We don't know another's heart, inner struggles or pain. Each of us are doing the best we know how in this life and could use more love and fewer eyes of envy.

Be mindful of your little audiences

Remember the small eyes and ears that absorb everything we say. How is your daughter supposed to grow up with a healthy self-esteem if you are so fixated with getting your body back - no matter the cost? She will internalize that what truly matters in life is what the scales say, how her jeans fit and that having a child messes up those goals for a perfect body life. If we are wary of what we say and how it may affect the lives of little ones with whom we share our lives, it will help us nip the comparing game in the bud as well as set a better example for those we love.

Avoid or limit time with social network or blogs

. Dr. Ethan Kross, social psychologist at the University of Michigan, conducted a study where he discovered that frequent use of social media can be linked to feelings of sadness. He says, "On the surface, Facebook provides an invaluable resource for fulfilling the basic human need for social connection, but rather than enhance well-being, we found that Facebook use predicts the opposite result - it undermines it."

Consider limiting the amount of time you spend on social networking sites or blogs. Also, keep in mind that what you see on Facebook is only a small moment in another person's life - so don't measure your bad day with their good one. I'm reminded of the quote by Lead Pastor Steven Furtick, "The reason we struggle with insecurity is because we compare our behind-the-scenes with everyone else's highlight reel."

Practice being truly happy for another person's successes

I love what Family Advocate Jeffrey R. Holland said about jealousy. "Envy is a mistake that just keeps on giving. Obviously we suffer a little when some misfortune befalls us, but envy requires us to suffer all good fortune that befalls everyone we know! What a bright prospect that is - downing another quart of pickle juice every time anyone around you has a happy moment!"
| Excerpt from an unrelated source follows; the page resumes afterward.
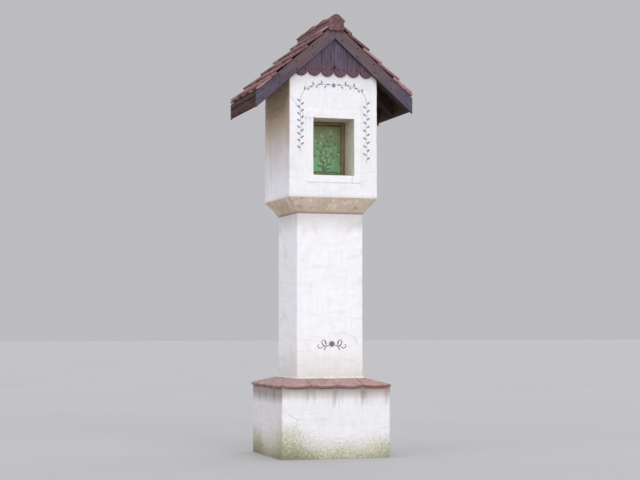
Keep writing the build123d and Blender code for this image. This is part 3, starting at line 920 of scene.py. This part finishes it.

So be truly genuine in congratulating others on their good fortune. It can only add to - not lessen - your own happiness.

In a world so bent on making us feel like we never have enough or are enough, let us resolve today to be a little kinder to ourselves and those around us. For when we stop comparing our lot with our neighbors, only then will we discover a life that is richer and more complete than we ever thought possible.